The photographs from that time period are in black and white and it takes some work to make it seem real. However, looking at the pictures of the African-American children and imagining the abuse they endured from white adults because they quietly demanded to be treated as racially equal allows the emotions to stir. Those emotions reach through the fabric of time, guided by the rebellious spirit of those students from Burke High School and beyond. They tug on our shirts and beg us to join the fight.
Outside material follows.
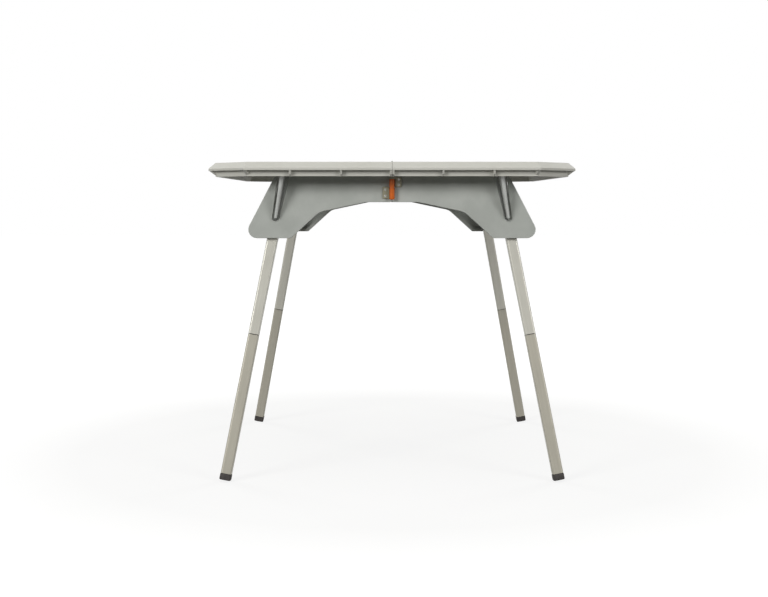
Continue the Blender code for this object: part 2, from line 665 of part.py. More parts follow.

Today’s gross hypocrisy is to empathize with these children and pretend we would have supported their illegal cries for help when we complain that today’s demonstrations are inconvenient and offensive. All you’re asked to do is acknowledge the injustices. Stop glossing over them because of patriotic technicalities and excusing them with counter-slogans like “All Lives Matter.” Instead, let’s acknowledge there is no excuse for racial inequality and work to separate truth from propaganda. Kneeling during the anthem is today’s Woolworth and Kress demonstration. Where do you stand?